Multipolar World, Fragmented Mind
- ludovicacastellana

- May 7
- 6 min read
How the Shift Away from a Unipolar Order Reshapes Collective Identity and Human Certainty
The End of a Singular Narrative

For nearly three decades after the Cold War, the international system appeared largely unipolar. The United States emerged as the dominant military, economic, and cultural power, while liberal democracy and globalization were widely presented as the inevitable direction of history. This period generated not only geopolitical stability in some regions, but also a psychological framework through which many societies interpreted reality.
Today, that certainty is eroding. The rise of China, the geopolitical assertiveness of Russia, the growing influence of regional powers such as India, Turkey, and Brazil, and the increasing fragmentation of digital information ecosystems have accelerated the transition toward a multipolar world.
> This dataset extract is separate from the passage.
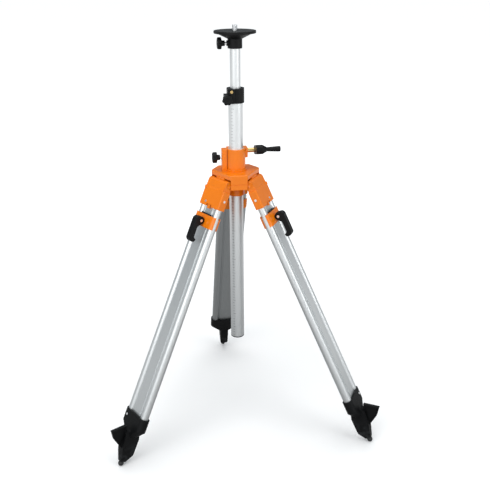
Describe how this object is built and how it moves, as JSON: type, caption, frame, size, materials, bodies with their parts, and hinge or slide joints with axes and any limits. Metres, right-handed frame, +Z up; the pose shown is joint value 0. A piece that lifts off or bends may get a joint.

The current era often described as one of “complex multipolarity”, characterized not only by multiple centers of power but also by competing values, narratives, and identities.
The consequences of this transformation extend far beyond diplomacy and military alliances. The transition from unipolarity to multipolarity profoundly affects collective identity, public trust, and the psychological need for certainty. As global narratives become fragmented, societies struggle to maintain shared meanings, producing political polarization, cultural anxiety, and identity crises.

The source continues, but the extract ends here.